=== TASK TO COMPLETE ===
Your answer should consist solely of the lines from the one with "Reconstruct the object" through the one with "AROUND = 48", copied exactly, endpoints included.

# Start of DATASET

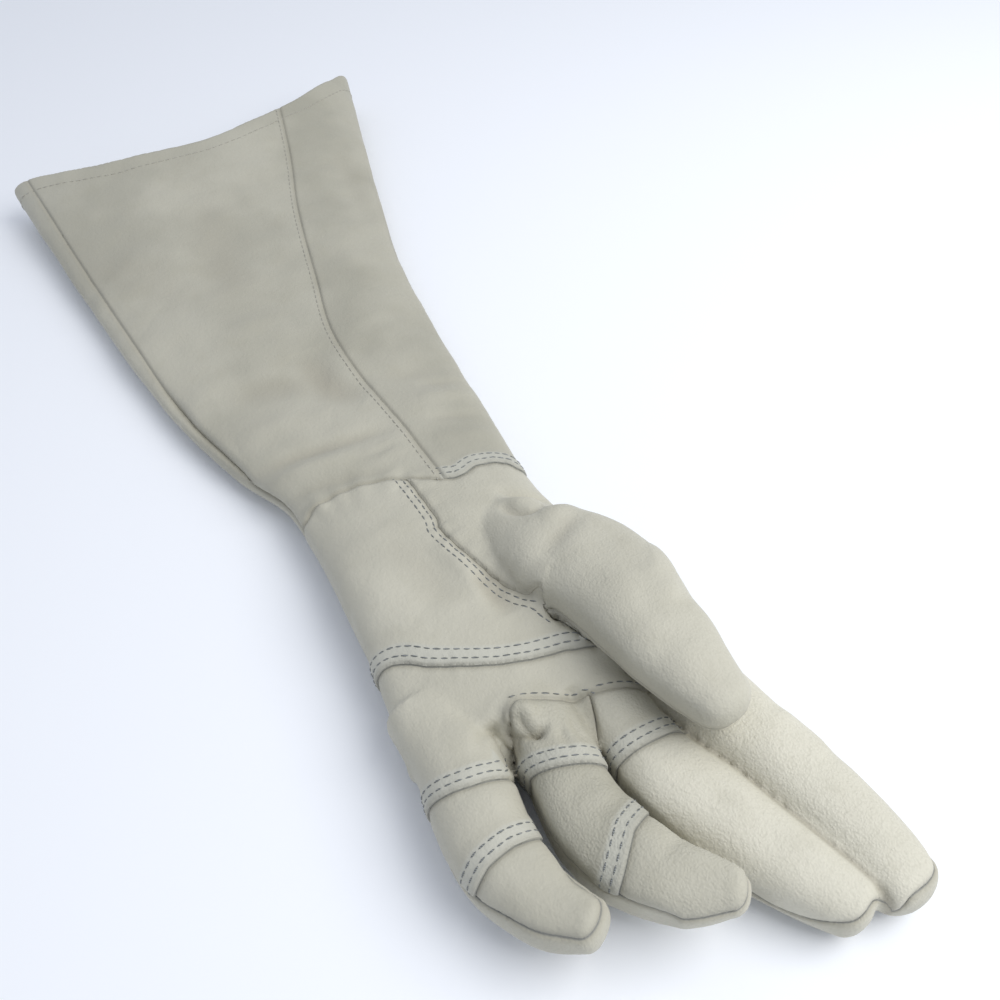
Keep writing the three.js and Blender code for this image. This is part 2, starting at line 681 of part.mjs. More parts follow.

# End of DATASET
# Start of DATASET

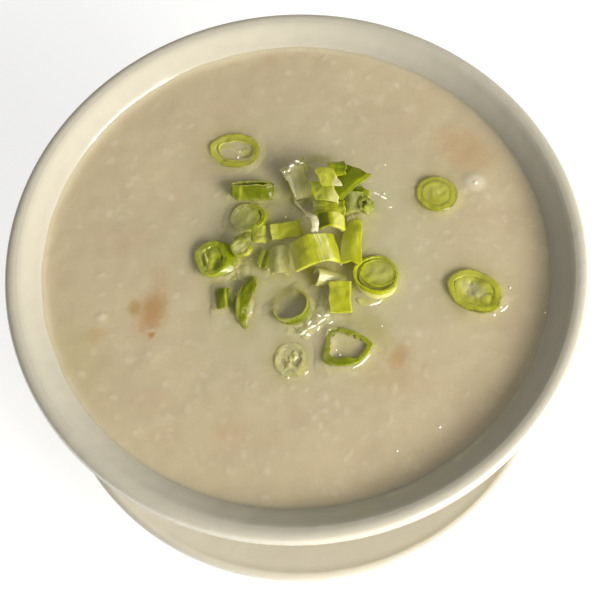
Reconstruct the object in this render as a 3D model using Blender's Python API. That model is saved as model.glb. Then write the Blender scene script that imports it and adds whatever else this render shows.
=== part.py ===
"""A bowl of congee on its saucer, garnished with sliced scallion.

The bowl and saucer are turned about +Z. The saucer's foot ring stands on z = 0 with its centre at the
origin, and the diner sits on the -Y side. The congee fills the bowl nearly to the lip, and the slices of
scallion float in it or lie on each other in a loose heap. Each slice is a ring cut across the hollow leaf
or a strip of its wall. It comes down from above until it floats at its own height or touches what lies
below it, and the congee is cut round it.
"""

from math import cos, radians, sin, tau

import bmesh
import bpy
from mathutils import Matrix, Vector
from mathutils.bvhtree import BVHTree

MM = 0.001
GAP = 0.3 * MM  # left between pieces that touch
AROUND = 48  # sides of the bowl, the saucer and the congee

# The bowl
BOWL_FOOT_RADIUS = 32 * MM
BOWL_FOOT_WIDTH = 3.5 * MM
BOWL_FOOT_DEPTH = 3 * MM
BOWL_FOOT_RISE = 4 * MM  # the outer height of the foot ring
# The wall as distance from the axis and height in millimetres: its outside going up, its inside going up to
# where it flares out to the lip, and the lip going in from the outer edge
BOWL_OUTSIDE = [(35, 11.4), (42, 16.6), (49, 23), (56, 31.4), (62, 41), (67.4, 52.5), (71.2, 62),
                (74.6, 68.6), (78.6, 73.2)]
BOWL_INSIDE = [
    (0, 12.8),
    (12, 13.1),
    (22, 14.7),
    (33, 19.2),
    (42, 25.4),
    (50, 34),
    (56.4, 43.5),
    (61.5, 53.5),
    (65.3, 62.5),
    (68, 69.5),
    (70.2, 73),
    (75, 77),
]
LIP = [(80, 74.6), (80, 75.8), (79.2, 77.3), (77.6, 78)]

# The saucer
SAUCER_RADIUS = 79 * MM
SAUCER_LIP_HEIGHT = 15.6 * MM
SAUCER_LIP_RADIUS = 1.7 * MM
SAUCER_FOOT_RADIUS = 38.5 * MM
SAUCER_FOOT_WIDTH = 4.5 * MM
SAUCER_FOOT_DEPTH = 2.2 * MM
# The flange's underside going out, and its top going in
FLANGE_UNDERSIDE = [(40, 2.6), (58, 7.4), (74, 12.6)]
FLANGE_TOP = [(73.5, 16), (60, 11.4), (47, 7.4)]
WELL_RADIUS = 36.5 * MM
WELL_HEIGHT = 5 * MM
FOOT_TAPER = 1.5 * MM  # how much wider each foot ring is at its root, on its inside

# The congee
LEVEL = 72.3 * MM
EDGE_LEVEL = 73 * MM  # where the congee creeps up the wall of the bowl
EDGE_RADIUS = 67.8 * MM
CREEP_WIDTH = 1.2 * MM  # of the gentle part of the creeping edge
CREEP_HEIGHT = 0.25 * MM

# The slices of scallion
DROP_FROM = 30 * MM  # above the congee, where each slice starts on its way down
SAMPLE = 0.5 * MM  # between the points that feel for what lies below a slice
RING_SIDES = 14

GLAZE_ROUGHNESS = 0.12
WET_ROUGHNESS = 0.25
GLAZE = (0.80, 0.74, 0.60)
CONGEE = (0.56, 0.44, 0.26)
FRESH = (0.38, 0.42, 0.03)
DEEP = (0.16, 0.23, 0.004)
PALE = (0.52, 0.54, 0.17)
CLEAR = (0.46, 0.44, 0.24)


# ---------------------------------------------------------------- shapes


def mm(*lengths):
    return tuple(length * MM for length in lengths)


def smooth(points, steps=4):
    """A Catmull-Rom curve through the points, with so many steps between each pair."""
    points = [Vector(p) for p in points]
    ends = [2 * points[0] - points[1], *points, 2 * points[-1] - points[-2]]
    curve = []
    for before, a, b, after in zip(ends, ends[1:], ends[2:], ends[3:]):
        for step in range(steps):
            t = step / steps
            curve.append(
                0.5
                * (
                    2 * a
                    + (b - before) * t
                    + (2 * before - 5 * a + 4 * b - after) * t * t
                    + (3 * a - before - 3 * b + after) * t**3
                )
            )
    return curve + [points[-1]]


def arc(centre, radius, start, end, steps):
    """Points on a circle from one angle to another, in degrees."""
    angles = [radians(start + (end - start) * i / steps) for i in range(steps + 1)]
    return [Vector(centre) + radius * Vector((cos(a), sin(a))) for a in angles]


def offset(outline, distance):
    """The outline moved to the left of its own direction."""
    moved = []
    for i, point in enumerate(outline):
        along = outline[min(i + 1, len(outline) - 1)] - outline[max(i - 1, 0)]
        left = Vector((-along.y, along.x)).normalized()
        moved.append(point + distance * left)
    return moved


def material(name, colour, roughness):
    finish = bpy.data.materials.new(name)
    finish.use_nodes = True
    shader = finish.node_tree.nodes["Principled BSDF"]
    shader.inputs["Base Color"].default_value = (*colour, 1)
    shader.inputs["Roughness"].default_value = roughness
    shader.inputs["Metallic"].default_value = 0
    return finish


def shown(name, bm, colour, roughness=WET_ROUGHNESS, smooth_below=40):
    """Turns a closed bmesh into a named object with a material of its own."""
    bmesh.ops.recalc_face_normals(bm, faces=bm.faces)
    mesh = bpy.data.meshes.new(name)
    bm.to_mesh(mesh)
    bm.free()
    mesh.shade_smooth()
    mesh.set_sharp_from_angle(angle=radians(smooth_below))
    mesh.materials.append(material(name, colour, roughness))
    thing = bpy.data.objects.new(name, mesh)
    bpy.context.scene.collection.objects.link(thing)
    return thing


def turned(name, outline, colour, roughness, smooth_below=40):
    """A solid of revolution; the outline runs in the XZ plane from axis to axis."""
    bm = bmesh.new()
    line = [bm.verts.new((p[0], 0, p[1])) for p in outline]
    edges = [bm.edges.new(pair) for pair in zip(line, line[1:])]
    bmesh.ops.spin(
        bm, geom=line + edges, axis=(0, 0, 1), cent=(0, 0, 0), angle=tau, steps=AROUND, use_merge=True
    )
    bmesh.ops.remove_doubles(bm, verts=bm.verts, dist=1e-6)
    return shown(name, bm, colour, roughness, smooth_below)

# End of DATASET
# Start of DATASET

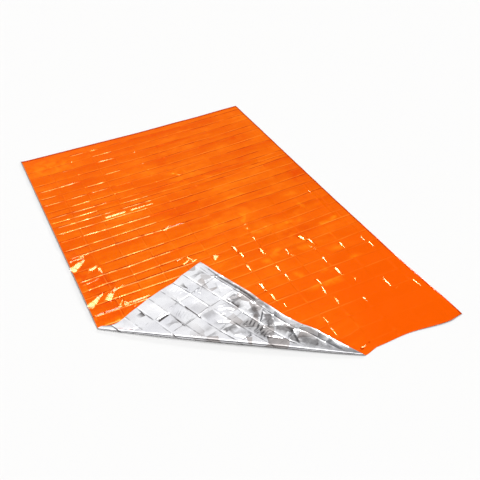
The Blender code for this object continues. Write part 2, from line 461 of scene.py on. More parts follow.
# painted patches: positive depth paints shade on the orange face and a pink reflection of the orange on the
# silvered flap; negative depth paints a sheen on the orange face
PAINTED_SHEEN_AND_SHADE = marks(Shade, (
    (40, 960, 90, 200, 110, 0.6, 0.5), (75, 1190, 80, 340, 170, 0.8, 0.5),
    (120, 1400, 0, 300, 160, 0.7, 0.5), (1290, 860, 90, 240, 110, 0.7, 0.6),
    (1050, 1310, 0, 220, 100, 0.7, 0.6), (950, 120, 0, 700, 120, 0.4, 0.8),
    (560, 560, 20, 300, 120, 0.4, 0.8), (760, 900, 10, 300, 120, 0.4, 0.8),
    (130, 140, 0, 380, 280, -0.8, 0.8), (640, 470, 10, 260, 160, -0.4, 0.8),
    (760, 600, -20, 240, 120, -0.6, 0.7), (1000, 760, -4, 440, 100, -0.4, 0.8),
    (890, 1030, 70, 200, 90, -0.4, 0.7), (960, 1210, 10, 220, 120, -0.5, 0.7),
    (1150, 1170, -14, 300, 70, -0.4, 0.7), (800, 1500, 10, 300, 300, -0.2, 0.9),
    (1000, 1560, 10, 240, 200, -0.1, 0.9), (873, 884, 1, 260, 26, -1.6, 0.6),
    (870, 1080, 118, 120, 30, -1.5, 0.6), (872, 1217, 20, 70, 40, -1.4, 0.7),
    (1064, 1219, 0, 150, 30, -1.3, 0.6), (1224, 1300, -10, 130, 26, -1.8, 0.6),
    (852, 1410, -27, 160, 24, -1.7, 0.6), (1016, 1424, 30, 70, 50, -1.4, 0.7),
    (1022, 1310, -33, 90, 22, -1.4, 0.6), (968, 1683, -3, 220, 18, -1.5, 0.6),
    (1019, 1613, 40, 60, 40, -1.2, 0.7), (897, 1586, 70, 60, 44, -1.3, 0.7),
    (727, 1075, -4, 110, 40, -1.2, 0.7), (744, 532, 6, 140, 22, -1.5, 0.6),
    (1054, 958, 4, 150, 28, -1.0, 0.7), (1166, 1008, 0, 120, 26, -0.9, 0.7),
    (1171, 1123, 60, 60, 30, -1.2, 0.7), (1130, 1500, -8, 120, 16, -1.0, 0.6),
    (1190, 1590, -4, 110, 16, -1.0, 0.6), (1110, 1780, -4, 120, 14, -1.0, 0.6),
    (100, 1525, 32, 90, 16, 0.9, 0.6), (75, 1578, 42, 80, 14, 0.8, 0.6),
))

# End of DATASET

=== RIGHT ANSWER ===
Reconstruct the object in this render as a 3D model using Blender's Python API. That model is saved as model.glb. Then write the Blender scene script that imports it and adds whatever else this render shows.
=== part.py ===
"""A bowl of congee on its saucer, garnished with sliced scallion.

The bowl and saucer are turned about +Z. The saucer's foot ring stands on z = 0 with its centre at the
origin, and the diner sits on the -Y side. The congee fills the bowl nearly to the lip, and the slices of
scallion float in it or lie on each other in a loose heap. Each slice is a ring cut across the hollow leaf
or a strip of its wall. It comes down from above until it floats at its own height or touches what lies
below it, and the congee is cut round it.
"""

from math import cos, radians, sin, tau

import bmesh
import bpy
from mathutils import Matrix, Vector
from mathutils.bvhtree import BVHTree

MM = 0.001
GAP = 0.3 * MM  # left between pieces that touch
AROUND = 48  # sides of the bowl, the saucer and the congee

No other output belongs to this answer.